Water Damage Restoration Cost Guide: What You'll Actually Pay in 2026
Most restoration companies won't publish prices. We will. Because the National Water Damage Hotline is a free referral service — not a contractor — we can give you honest numbers without a sales agenda. Here's what water, mold, fire, and storm restoration actually costs, what drives the price, and how to avoid overpaying.
Want a real estimate for your situation?
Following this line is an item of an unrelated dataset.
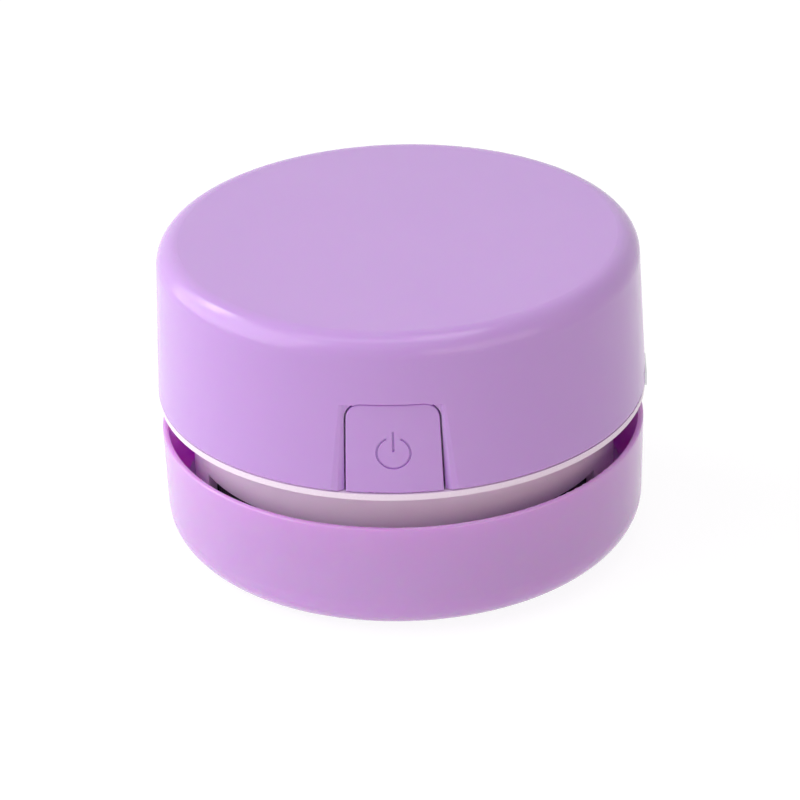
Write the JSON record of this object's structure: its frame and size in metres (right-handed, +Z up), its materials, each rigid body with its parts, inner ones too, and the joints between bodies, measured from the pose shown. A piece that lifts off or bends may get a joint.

Call (888) 245-6962 — free, 24/7 — and get connected with an IICRC-certified local pro.
Average Cost of Water Damage Restoration
The national average for water damage restoration falls between $1,300 and $5,600, with most homeowners paying around $3,500. That range is wide because "water damage" spans everything from a small clean-water leak dried in two days to a sewage-flooded basement requiring demolition and rebuild.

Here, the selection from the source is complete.